The Postman by David Brin, is a much-needed salvo in these uncertain times of ours. It is more prescient than anyone who has seen the Kevin Costner flick might have ever imagined, and much of it is completely believable. Oh, and by the way: it bears almost zero resemblance to the movie. Artistic license never had it so free as Costner took with the film.
In essence: The Postman by David Brin
The Postman follows the adventures - I'd say 'exploits', except that the protagonist tries so hard not to exploit others - of a truly reluctant hero. Spending his life just getting by, travelling an America that has found itself 16 years deep in a mired and believable dystopia, Gordon Krantz prefers to act out a few misremembered plays in exchange for a few meals and a bath.
All of that changes, however, in the opening paragraphs when he is robbed of his few possessions and left to die without clothing or shelter. Crazed by his need to survive, Gordon follows his robbers, but instead happens upon a mail van that had been driven into a ditch 15 years before.
What starts out as a clever way to get him safely into a town on a more permanent basis, develops into a full blown attempt to reinstate the long lost postal service, providing infrastructure and communication between towns that haven't been in contact with each other for over a decade.
At no time does Gordon ever intend for any of this to happen. Swept into the permanent role of a postal inspector by the credulous and desperate human beings he meets, he finds himself at the front of all the action, leading the way towards elusive civilisation.
What's special about it?
Feminism makes this book extra special. It isn't just about the hero of the story - it's about the women in his life whose unexpected behaviours and beliefs take everything much further than he ever would have done.

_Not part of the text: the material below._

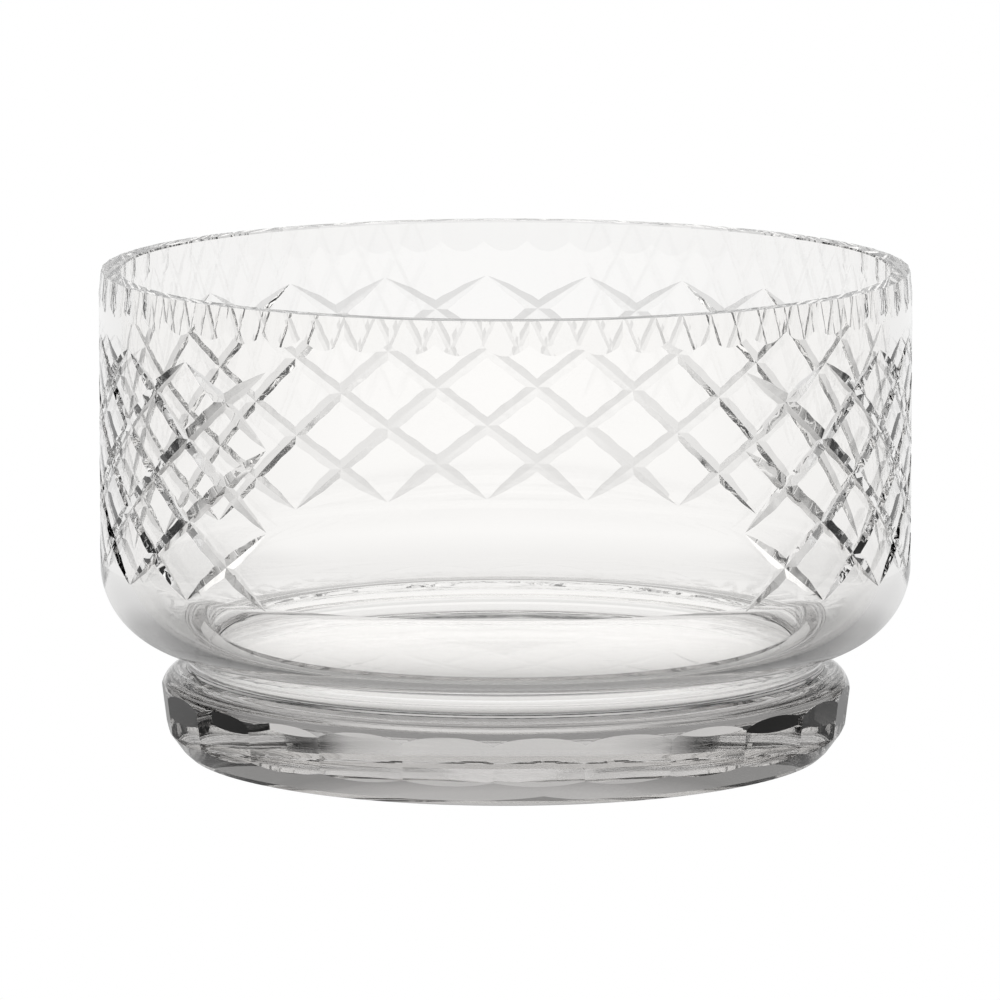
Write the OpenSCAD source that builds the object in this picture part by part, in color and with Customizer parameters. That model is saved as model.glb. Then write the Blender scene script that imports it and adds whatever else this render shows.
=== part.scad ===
// Footed crystal punch bowl: a cut glass bowl body bonded to a thick faceted glass foot.
// Millimetres. +Z is up, the origin is the centre of the foot's underside, and -Y is the front.

/* [Bowl] */
// Height from the table to the rim
height = 150; // [140:1:165]
// Outside diameter of the straight wall
bowl_d = 250; // [244:1:256]
// Thickness of the straight wall
wall_t = 6.8; // [6:0.1:8]
// Radius of the lower outside corner
corner_r = 25; // [22:0.5:28]
// Radius of the lower inside corner
inner_corner_r = 21.7; // [18:0.1:24]
// Height of the ledge that the lower inside corner runs down to
ledge_z = 38.4; // [37:0.1:40]
// Height of the bowl's underside beside the neck
belly_z = 34; // [33:0.5:36]

/* [Neck and joint] */
// Outside diameter of the neck between the bowl and the foot
neck_d = 197.4; // [192:0.1:198]
// Diameter of the well inside the neck
well_d = 186; // [178:1:187]
// Radius of the lip where the inside turns down into the well
lip_r = 2; // [1:0.5:4]
// Height of the foot's flat top, which is the floor of the well
floor_z = 26.7; // [26.2:0.1:28]
// Radius of the fillet where the well meets its floor
fillet_r = 1.6; // [1:0.1:2.5]
// Thickness of the bonded joint between the bowl and the foot
bond_t = 0.3; // [0.2:0.1:0.6]

/* [Foot] */
// Largest diameter of the foot
foot_d = 212.9; // [208:0.1:216]
// Height of the foot's largest diameter
girth_z = 19.2; // [18:0.1:20.5]
// Radius of the foot's rounded shoulder
shoulder_r = 6.85; // [6:0.05:7.5]
// Height where the lower bevel starts
bevel_z = 8.7; // [7:0.1:10]
// Diameter of the foot at the top of the bevel
bevel_top_d = 210.6; // [206:0.1:211]
// Diameter of the flat that meets the table
base_d = 197; // [190:1:199]
// Diameter of the hollow ground into the underside
hollow_d = 182; // [170:1:184]
// Depth of that hollow at its centre
hollow_depth = 0.8; // [0.5:0.1:3]

/* [Cuts] */
// Number of flutes round the rim
rim_flutes = 56; // [48:1:64]
// Length of a rim flute below the rim
flute_len = 10.3; // [8:0.1:13]
// Depth of a rim flute at the rim
flute_depth = 1; // [0.7:0.05:1.6]
// Radius of the slightly hollow face of a rim flute
flute_r = 200; // [130:10:600]
// Number of flats cut round the foot
foot_flats = 24; // [20:1:28]
// Distance from the axis to a flat at the foot's largest diameter
flat_r = 105.5; // [104.5:0.1:106]
// Lean of a flat, bottom inward
flat_lean = 7.1; // [5:0.1:9]

/* [Hidden] */
$fn = 96;
eps = 0.01;
wall_r = bowl_d / 2;
inner_r = wall_r - wall_t;
neck_r = neck_d / 2;
well_r = well_d / 2;
foot_r = foot_d / 2;
joint_z = floor_z + bond_t;
bond_r = well_r - fillet_r;
fillet_z = joint_z + fillet_r;
corner_x = wall_r - corner_r;
corner_z = belly_z + corner_r;
inner_x = inner_r - inner_corner_r;
inner_corner_z = ledge_z + inner_corner_r;
shoulder_x = foot_r - shoulder_r;
shoulder_top_z = girth_z + shoulder_r;
// a flute leans outward so that its depth runs out at its lower end
flute_lean = atan(flute_depth / flute_len);
// turn of the flats about the axis, so that one ridge stands just left of the front
flat_turn = -2;

// Rectangle from one corner to the opposite one in the plane of radius and height.
module span(r0, z0, r1, z1) {
    translate([r0, z0]) square([r1 - r0, z1 - z0]);
}

// Outside of the bowl, as a half section.
module bowl_outline() {
    span(0, corner_z, wall_r, height);
    translate([corner_x, corner_z]) intersection() {
        circle(r = corner_r, $fn = 128);
        span(-corner_x, -corner_r, corner_r, 0);
    }
    span(0, belly_z, corner_x, corner_z);
    span(0, joint_z, neck_r, belly_z + eps);
}

// Everything the bowl holds, as a half section: the wide part, the corner, the lip, the well and its fillet.
module bowl_cavity() {
    span(-1, inner_corner_z, inner_r, height + 1);
    translate([inner_x, inner_corner_z]) intersection() {
        circle(r = inner_corner_r, $fn = 128);
        span(-inner_x - 1, -inner_corner_r, inner_corner_r, eps);
    }
    span(-1, ledge_z, inner_x, inner_corner_z + eps);
    difference() {
        span(-1, ledge_z - lip_r, well_r + lip_r, ledge_z + eps);
        translate([well_r + lip_r, ledge_z - lip_r]) circle(r = lip_r, $fn = 128);
    }
    span(-1, fillet_z, well_r, ledge_z - lip_r + eps);
    translate([bond_r, fillet_z]) circle(r = fillet_r, $fn = 128);
    span(-1, joint_z - 1, bond_r, fillet_z + eps);
}

// One slightly hollow flute in the outside of the rim, at the front.
module rim_flute() {
    translate([0, -(wall_r - flute_depth), height])
        rotate([-flute_lean, 0, 0])
            translate([0, -flute_r, -2 * flute_len])
                cylinder(r = flute_r, h = 4 * flute_len, $fn = 720);
}

// One leaning flat across the side of the foot, at the front.
module foot_flat() {
    translate([0, -flat_r, girth_z])
        rotate([flat_lean, 0, 0])
            translate([-foot_r / 4, -foot_r / 4, -foot_r / 2])
                cube([foot_r / 2, foot_r / 4, foot_r]);
}

module bowl() {
    color([0.93, 0.94, 0.94, 0.4])
        difference() {
            rotate_extrude($fn = 180) difference() {
                bowl_outline();
                bowl_cavity();
            }
            for (i = [0 : rim_flutes - 1])
                rotate([0, 0, i * 360 / rim_flutes]) rim_flute();
        }
}

// The thin ring where the bowl's neck is bonded to the foot.
module bond() {
    color([0.35, 0.36, 0.37, 0.8])
        rotate_extrude($fn = 180) span(bond_r, floor_z, neck_r, joint_z);
}

module foot() {
    color([0.85, 0.86, 0.86, 0.5])
        difference() {
            rotate_extrude($fn = 180) {
                span(0, shoulder_top_z - eps, neck_r, floor_z);
                span(0, girth_z, shoulder_x, shoulder_top_z);
                translate([shoulder_x, girth_z]) intersection() {
                    circle(r = shoulder_r, $fn = 128);
                    span(-shoulder_x, 0, shoulder_r, shoulder_r);
                }
                polygon([[0, 0], [base_d / 2, 0], [bevel_top_d / 2, bevel_z], [foot_r, girth_z], [0, girth_z]]);
            }
            for (i = [0 : foot_flats - 1])
                rotate([0, 0, flat_turn + (i + 0.5) * 360 / foot_flats]) foot_flat();
            translate([0, 0, -hollow_depth])
                cylinder(h = 2 * hollow_depth, r1 = hollow_d, r2 = 0, $fn = 180);
        }
}

bowl();
bond();
foot();
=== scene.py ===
"""Footed cut glass punch bowl. Lengths are in millimetres until mm() turns them into metres."""
import math

import bmesh
import bpy
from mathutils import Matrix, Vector


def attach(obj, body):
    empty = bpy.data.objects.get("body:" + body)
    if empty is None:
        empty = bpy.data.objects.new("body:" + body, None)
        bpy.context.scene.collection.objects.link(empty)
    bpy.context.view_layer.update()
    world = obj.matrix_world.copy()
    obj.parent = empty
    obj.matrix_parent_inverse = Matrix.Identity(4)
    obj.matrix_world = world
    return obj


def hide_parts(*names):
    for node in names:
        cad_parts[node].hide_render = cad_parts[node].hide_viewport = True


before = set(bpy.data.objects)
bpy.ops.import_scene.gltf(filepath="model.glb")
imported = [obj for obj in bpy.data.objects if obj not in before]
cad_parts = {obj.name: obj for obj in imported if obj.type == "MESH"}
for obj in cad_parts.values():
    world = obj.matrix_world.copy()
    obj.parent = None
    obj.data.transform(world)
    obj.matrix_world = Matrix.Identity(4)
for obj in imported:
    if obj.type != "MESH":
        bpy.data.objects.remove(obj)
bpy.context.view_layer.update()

# ---- Sizes -------------------------------------------------------------------------------------
HEIGHT = 150.0
WALL_R = 125.0
INNER_R = 118.2
RIM_EASE = 0.5
CORNER_R = 25.0
CORNER_Z = 59.0
INNER_CORNER_R = 21.7
INNER_CORNER_Z = 60.1
BELLY_END = 4.0
NECK_R = 98.7
NECK_BEND_R = 3.2
NECK_BEND_Z = 32.75
WELL_R = 93.0
LIP_R = 2.0
FLOOR_Z = 26.7
BOND_T = 0.3
FILLET_R = 1.6
JOINT_Z = FLOOR_Z + BOND_T
BOND_R = WELL_R - FILLET_R
SKIN = 0.02  # the gap between pieces that touch

SHOULDER_X = 99.6
GIRTH_Z = 19.2
SHOULDER_R = 6.85
BEVEL_R = 105.3
BEVEL_Z = 8.7
BASE_R = 98.5
EDGE_OUT = 1.8
EDGE_Z = 2.0
HEEL_IN = 1.5
HEEL_Z = 0.4
HOLLOW_R = 91.0
HOLLOW_DEPTH = 0.8

FLUTES = 56
FLUTE_LEN = 10.3
FLUTE_DEPTH = 1.0
FLUTE_R = 200.0
FLUTE_STEP = 0.9
FLUTE_STEPS = 12
FLATS = 24
FLAT_R = 105.5
FLAT_LEAN = 7.1
FLAT_TURN = -2.0
FLAT_LOW_Z = -1.0
FLAT_HIGH_Z = 27.5
CUTTER_R = 130.0

# The mitre cuts: long straight strokes that cross in diamonds, with a plain panel at the front.
LEVELS = [132.0, 121.3, 108.5, 96.0, 83.5, 71.4, 59.5]
FIRST_TIP = 34.65
COLUMNS = 19
REAR_DRIFT = 4.9
MITRE_DEPTH = 1.02
MITRE_HALF_ANGLE = 67.0
MITRE_TAPER = 20.0
MITRE_STEPS = 60
MITRE_TOP = 0.5
RUN_OUT = 0.03
HAND_WAVE = 0.07
WAVE_LENGTH = 9.0
WAVE_SHIFT = 1.7

# Mesh: points round each ring, the supports of long straight runs, and the angle of a crisp edge.
SEGMENTS = 448
SUPPORT = 0.4
LONG_RUN = 3.5
SMOOTH_ANGLE = 9

# Glass
GLASS_IOR = 1.54
TINT = (1.0, 0.994, 0.985)
RIPPLE = 0.02
RIPPLE_SCALE = 22
CLOUD_SCALE = 260
FOOT_DENSITY = 2.1
FOOT_DEPTH_COLOUR = (0.05, 0.02, 0.0, 1)


def mm(v):
    return v * 0.001


def polar(r, turn, z):
    """A point at radius r, turned clockwise from the front as seen from above."""
    a = math.radians(turn)
    return Vector((-mm(r) * math.sin(a), -mm(r) * math.cos(a), mm(z)))


def arc(cx, cz, r, start, end, steps):
    pts = []
    for i in range(steps + 1):
        a = math.radians(start + (end - start) * i / steps)
        pts.append((cx + r * math.cos(a), cz + r * math.sin(a)))
    return pts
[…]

In fact, the main theme and undercurrent of The Postman is that of the perils of extreme masculinity and maleness. Gordon is most definitiely not an 'alpha' male, thus providing juxtaposition against the cited values of the Holnist bad guys - the idea that men should be strong and should show strength through violence - but the women he meets are alphas in their own way - each and every one.
What's more, although the feminism presented in the book is not recognisably any particular branch of that political stream, this novel thoroughly demonstrates - and, to an extent, examines - the reason for the success of the subjugaton of women since time immemorial: men are physically stronger than women. The clarity of the depiction of what would happen to women in a feudal political system changed my paradigm.
The political themes, the vision of how far toxic politics could go, given the chance, and the suggested solutions to the problems are at once very 1980s and also 2020s. Beautifully interwoven with all of that is a true and discernable love of America. This author does not hate his country - he loves it, and it shows.
Will you like it?
I don't think I've ever read a book quite like this one. Although the time period only covers a couple of years, it has the feeling of a saga, as Gordon is catapulted from one village to another, mainly armed only with the invented declarations of a Restored United States government. It has none of the sentimentality of the movie that was made in its name, and it's a disturbing prediction of what could lie ahead, peculiarly American.
If you like big stories with big heart and writing that is particularly good at deploying tension - and occasionally dread - you could do no better than to download a copy of The Postman by David Brin.